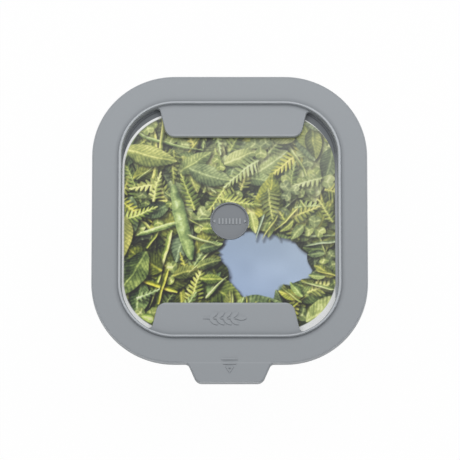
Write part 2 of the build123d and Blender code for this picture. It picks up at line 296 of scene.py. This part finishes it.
def painted_wing_edge_highlight(tree, at):
    """Share of the painted highlight on the upper edge at the wings' tips."""
    off_centre = math_node(tree, "ABSOLUTE", at.along)
    tip = product(
        tree,
        fall(tree, at.off_middle, WING_HALF_WIDTH, WING_HALF_WIDTH + 2),
        fall(tree, off_centre, WING_TIP + 0.6, WING_TIP + 1.5),
    )
    return product(tree, tip, rise(tree, at.height, WING_TOP - 0.4, WING_TOP))


def silicone():
    """Soft grey moulding: matt and mottled, with dust specks, painted highlights on raised edges, painted
    shade in the crease at the ridge's foot, and painted light and shade on the ledge.
    """
    material, tree = new_material("grey_silicone")
    at = LidPoint(tree)
    mottle = noise(tree, 45, 4.0)
    tone = mixed(tree, ramp(tree, mottle, 0, 1, 0.3, 0.7), linear(150, 155, 160), linear(154, 159, 164))
    specks = ramp(tree, noise(tree, 1500, 1.0), 0, 0.5, 0.72, 0.80)
    ledge = fall(tree, at.height, CARD_TOP + 0.1, CARD_TOP + 1.5)
    # Dust specks are the moulding's own; the other layers are painted shade, painted light and shade, and
    # painted highlights.
    layers = (
        (specks, linear(176, 180, 184)),
        (painted_crease_shade(tree, at), linear(128, 133, 138)),
        (ledge, ledge_painted_light_and_shade(tree, at)),
        (painted_crest_highlight(tree, at), linear(188, 193, 198)),
        (painted_outer_edge_highlight(tree, at), linear(196, 200, 204)),
        (painted_wing_edge_highlight(tree, at), linear(166, 171, 176)),
    )
    for share, layer_tone in layers:
        tone = mixed(tree, share, tone, layer_tone)
    inputs = {
        "Base Color": tone,
        "Roughness": ramp(tree, mottle, 0.48, 0.58, 0.3, 0.7),
        "Normal": bump(tree, noise(tree, 2600, 2.0), 0.00002),
        "Sheen Weight": 0.12,
        "Sheen Roughness": 0.5,
    }
    output(tree, principled(tree, inputs))
    return material


def painted_mark_highlight(tree, height):
    """Share of the painted highlight on the dial's marks that stand above a height in millimetres, inside
    its dish.
    """
    across, along, up = axes(tree, place(tree))
    dished = fall(tree, length_of(tree, across, along), DIAL_DISH_RADIUS, DIAL_DISH_RADIUS + 0.2)
    return product(tree, rise(tree, up, height, height + 0.15), dished)


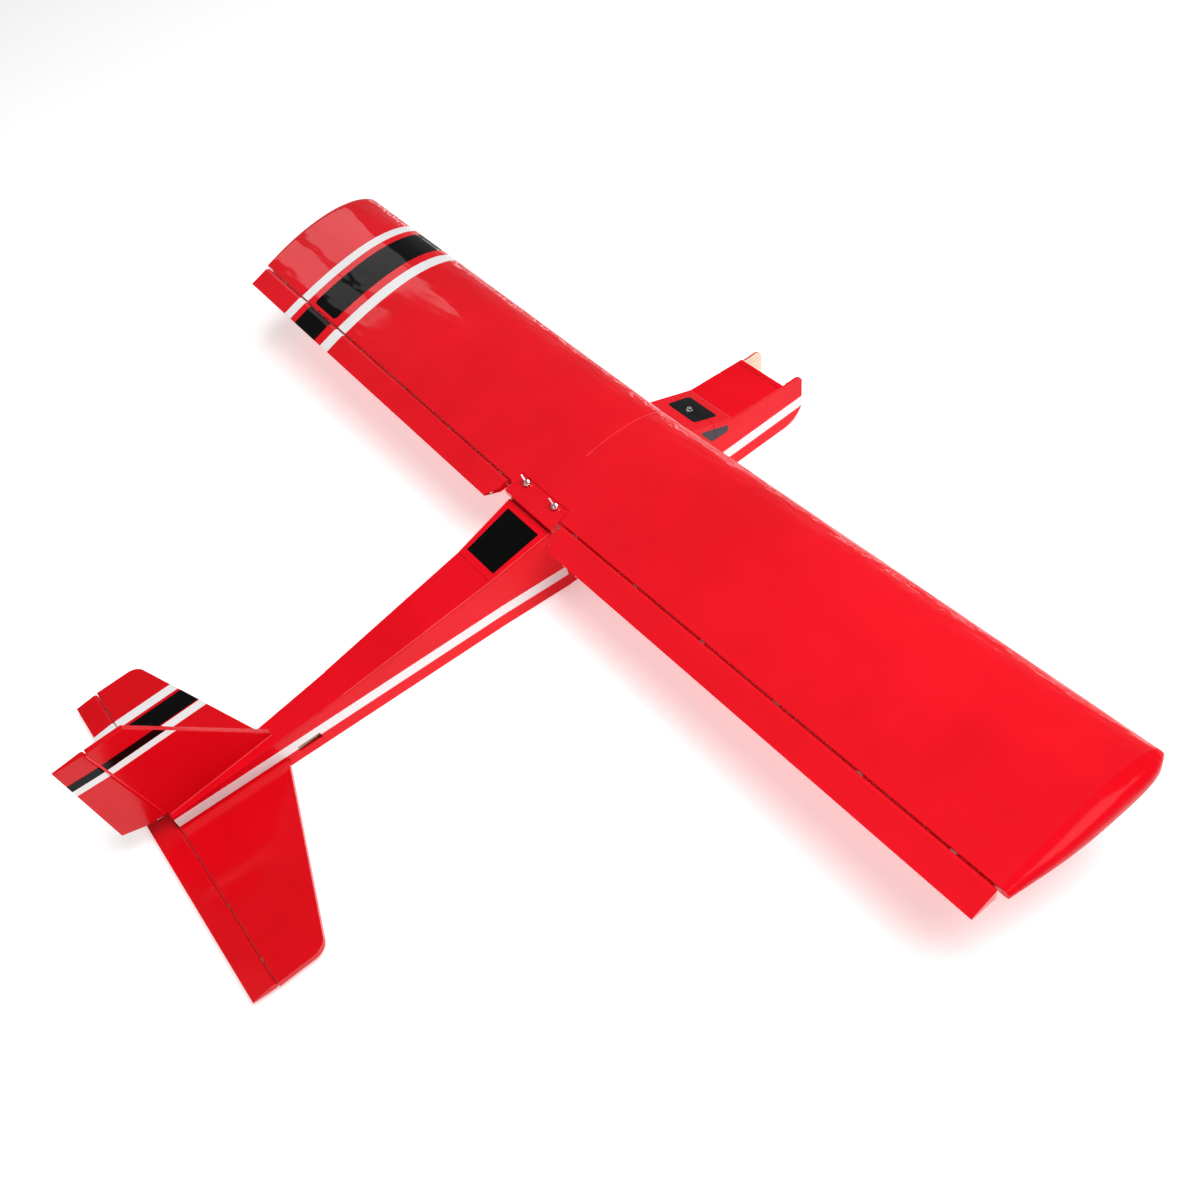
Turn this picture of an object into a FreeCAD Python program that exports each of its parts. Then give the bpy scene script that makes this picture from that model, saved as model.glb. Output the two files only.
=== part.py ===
import FreeCAD, Part
import math
import os

# High-wing radio-controlled trainer airframe, millimetres, +Z up.
# +X is the port (left) side, -Y is the nose. Places along the length are stations, counted aft
# from the wing's leading edge, and heights are counted up from the flat belly.
# save() moves the stations so that the origin lies under the middle of the whole length.

V = FreeCAD.Vector

# Wing
HALF_SPAN = 790.0
WING_CHORD = 248.0
WING_LE_Z = 114.0
WING_THICKNESS_RATIO = 0.13
WING_CAMBER_RATIO = 0.035
WING_CAMBER_PLACE = 0.40
WING_INCIDENCE_DEG = 2.6
DIHEDRAL_DEG = 1.6
AILERON_LINE = 210.0
TIP_LENGTH = 23.0
TIP_SQUEEZE = 0.995
TIP_FULLNESS = 0.66
SKIN = 1.5
SUB_SPAR = 6.0
RIB_THICKNESS = 2.5
RIB_COUNT = 8
FIRST_RIB_X = 64.0
SPAR_PLACE = 68.0
SPAR_WIDTH = 8.0
BRACE_THICKNESS = 3.0
BRACE_HALF_LENGTH = 58.0
# Outline of the rounded wing tip: chord place and share of the tip's length
TIP_PLAN = [(0.0, 0.30), (3.0, 0.40), (10.0, 0.58), (20.0, 0.78), (40.0, 0.96), (70.0, 1.0),
            (110.0, 0.99), (150.0, 0.84), (190.0, 0.58), (210.0, 0.42)]
TIP_CHORDS = (0.4, 1.2, 3.0, 6.0, 11.0, 20.0, 35.0, 60.0, 90.0, 120.0, 150.0, 180.0, 200.0, 210.0)

# Centre plate, which carries the wing bolts behind the wing
PLATE_HALF_WIDTH = 53.0
PLATE_FRONT = 194.0
PLATE_REAR = 225.2
PLATE_PROUD = 0.8
ROOT_BLOCK_X = (53.3, 61.4)
BOLT_STATION = 202.0
BOLT_X = 31.6
BOLT_RADIUS = 2.5
BOLT_WASHER_RADIUS = 4.6
BOLT_WASHER_THICKNESS = 1.2
BOLT_EAR = [(1.5, 2.0), (7.0, 5.2), (10.0, 9.6), (7.4, 11.8), (1.5, 5.4)]
BOLT_EAR_THICKNESS = 1.8
BOLT_BLOCK_TOP = 100.0
BOLT_BLOCK_BOTTOM = 88.0
BOLT_BLOCK_X = (23.0, 40.0)
BOLT_BLOCK_HALF_LENGTH = 10.0
PEG_RADIUS = 4.0
PEG_Z = 96.0
PEG_BLOCK = (12.0, 30.0)
PEG_BLOCK_HALF_WIDTH = 16.0

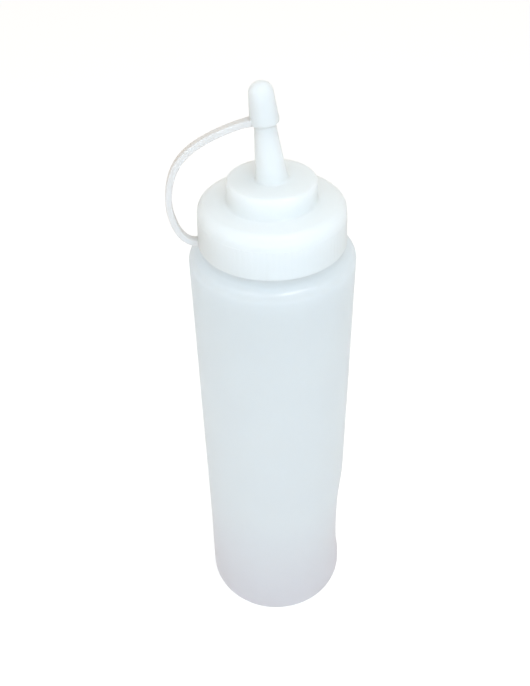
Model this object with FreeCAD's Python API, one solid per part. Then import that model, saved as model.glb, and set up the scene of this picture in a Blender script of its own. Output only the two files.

Task to carry out
Would you restate each of the entries word for word?

Response to this task
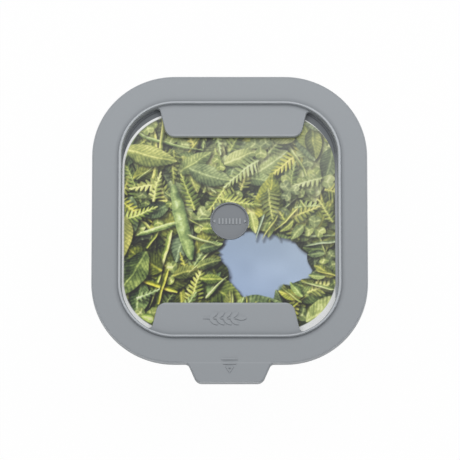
Write part 2 of the build123d and Blender code for this picture. It picks up at line 296 of scene.py. This part finishes it.
def painted_wing_edge_highlight(tree, at):
    """Share of the painted highlight on the upper edge at the wings' tips."""
    off_centre = math_node(tree, "ABSOLUTE", at.along)
    tip = product(
        tree,
        fall(tree, at.off_middle, WING_HALF_WIDTH, WING_HALF_WIDTH + 2),
        fall(tree, off_centre, WING_TIP + 0.6, WING_TIP + 1.5),
    )
    return product(tree, tip, rise(tree, at.height, WING_TOP - 0.4, WING_TOP))


def silicone():
    """Soft grey moulding: matt and mottled, with dust specks, painted highlights on raised edges, painted
    shade in the crease at the ridge's foot, and painted light and shade on the ledge.
    """
    material, tree = new_material("grey_silicone")
    at = LidPoint(tree)
    mottle = noise(tree, 45, 4.0)
    tone = mixed(tree, ramp(tree, mottle, 0, 1, 0.3, 0.7), linear(150, 155, 160), linear(154, 159, 164))
    specks = ramp(tree, noise(tree, 1500, 1.0), 0, 0.5, 0.72, 0.80)
    ledge = fall(tree, at.height, CARD_TOP + 0.1, CARD_TOP + 1.5)
    # Dust specks are the moulding's own; the other layers are painted shade, painted light and shade, and
    # painted highlights.
    layers = (
        (specks, linear(176, 180, 184)),
        (painted_crease_shade(tree, at), linear(128, 133, 138)),
        (ledge, ledge_painted_light_and_shade(tree, at)),
        (painted_crest_highlight(tree, at), linear(188, 193, 198)),
        (painted_outer_edge_highlight(tree, at), linear(196, 200, 204)),
        (painted_wing_edge_highlight(tree, at), linear(166, 171, 176)),
    )
    for share, layer_tone in layers:
        tone = mixed(tree, share, tone, layer_tone)
    inputs = {
        "Base Color": tone,
        "Roughness": ramp(tree, mottle, 0.48, 0.58, 0.3, 0.7),
        "Normal": bump(tree, noise(tree, 2600, 2.0), 0.00002),
        "Sheen Weight": 0.12,
        "Sheen Roughness": 0.5,
    }
    output(tree, principled(tree, inputs))
    return material


def painted_mark_highlight(tree, height):
    """Share of the painted highlight on the dial's marks that stand above a height in millimetres, inside
    its dish.
    """
    across, along, up = axes(tree, place(tree))
    dished = fall(tree, length_of(tree, across, along), DIAL_DISH_RADIUS, DIAL_DISH_RADIUS + 0.2)
    return product(tree, rise(tree, up, height, height + 0.15), dished)


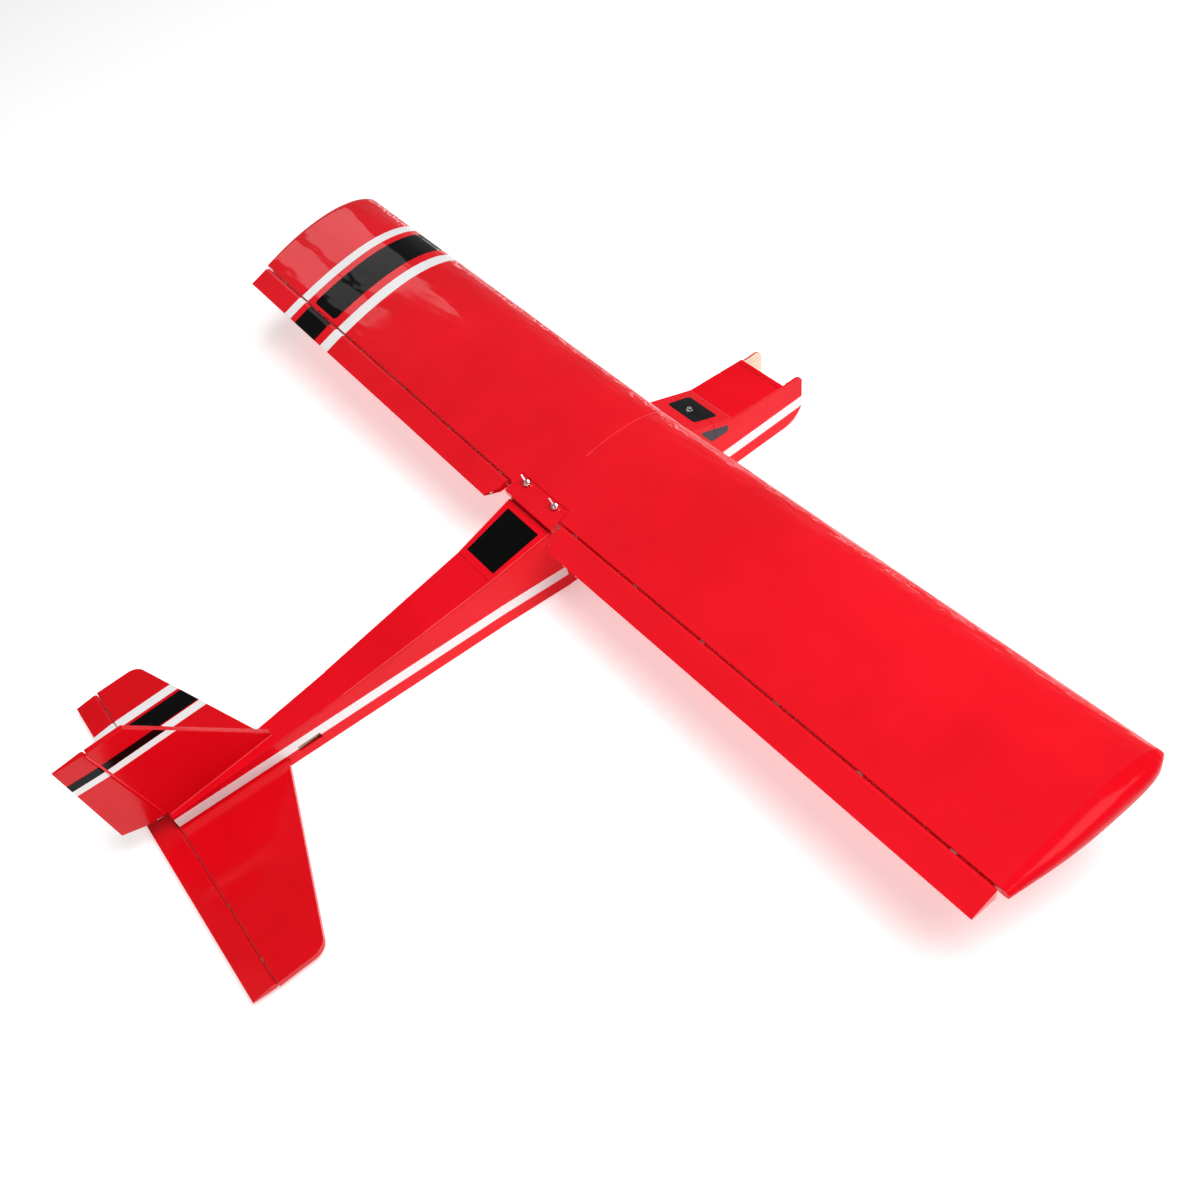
Turn this picture of an object into a FreeCAD Python program that exports each of its parts. Then give the bpy scene script that makes this picture from that model, saved as model.glb. Output the two files only.
=== part.py ===
import FreeCAD, Part
import math
import os

# High-wing radio-controlled trainer airframe, millimetres, +Z up.
# +X is the port (left) side, -Y is the nose. Places along the length are stations, counted aft
# from the wing's leading edge, and heights are counted up from the flat belly.
# save() moves the stations so that the origin lies under the middle of the whole length.

V = FreeCAD.Vector

# Wing
HALF_SPAN = 790.0
WING_CHORD = 248.0
WING_LE_Z = 114.0
WING_THICKNESS_RATIO = 0.13
WING_CAMBER_RATIO = 0.035
WING_CAMBER_PLACE = 0.40
WING_INCIDENCE_DEG = 2.6
DIHEDRAL_DEG = 1.6
AILERON_LINE = 210.0
TIP_LENGTH = 23.0
TIP_SQUEEZE = 0.995
TIP_FULLNESS = 0.66
SKIN = 1.5
SUB_SPAR = 6.0
RIB_THICKNESS = 2.5
RIB_COUNT = 8
FIRST_RIB_X = 64.0
SPAR_PLACE = 68.0
SPAR_WIDTH = 8.0
BRACE_THICKNESS = 3.0
BRACE_HALF_LENGTH = 58.0
# Outline of the rounded wing tip: chord place and share of the tip's length
TIP_PLAN = [(0.0, 0.30), (3.0, 0.40), (10.0, 0.58), (20.0, 0.78), (40.0, 0.96), (70.0, 1.0),
            (110.0, 0.99), (150.0, 0.84), (190.0, 0.58), (210.0, 0.42)]
TIP_CHORDS = (0.4, 1.2, 3.0, 6.0, 11.0, 20.0, 35.0, 60.0, 90.0, 120.0, 150.0, 180.0, 200.0, 210.0)

# Centre plate, which carries the wing bolts behind the wing
PLATE_HALF_WIDTH = 53.0
PLATE_FRONT = 194.0
PLATE_REAR = 225.2
PLATE_PROUD = 0.8
ROOT_BLOCK_X = (53.3, 61.4)
BOLT_STATION = 202.0
BOLT_X = 31.6
BOLT_RADIUS = 2.5
BOLT_WASHER_RADIUS = 4.6
BOLT_WASHER_THICKNESS = 1.2
BOLT_EAR = [(1.5, 2.0), (7.0, 5.2), (10.0, 9.6), (7.4, 11.8), (1.5, 5.4)]
BOLT_EAR_THICKNESS = 1.8
BOLT_BLOCK_TOP = 100.0
BOLT_BLOCK_BOTTOM = 88.0
BOLT_BLOCK_X = (23.0, 40.0)
BOLT_BLOCK_HALF_LENGTH = 10.0
PEG_RADIUS = 4.0
PEG_Z = 96.0
PEG_BLOCK = (12.0, 30.0)
PEG_BLOCK_HALF_WIDTH = 16.0

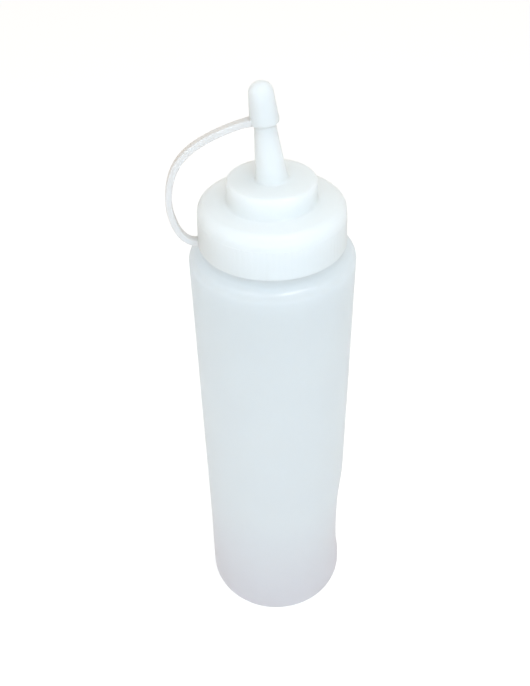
Model this object with FreeCAD's Python API, one solid per part. Then import that model, saved as model.glb, and set up the scene of this picture in a Blender script of its own. Output only the two files.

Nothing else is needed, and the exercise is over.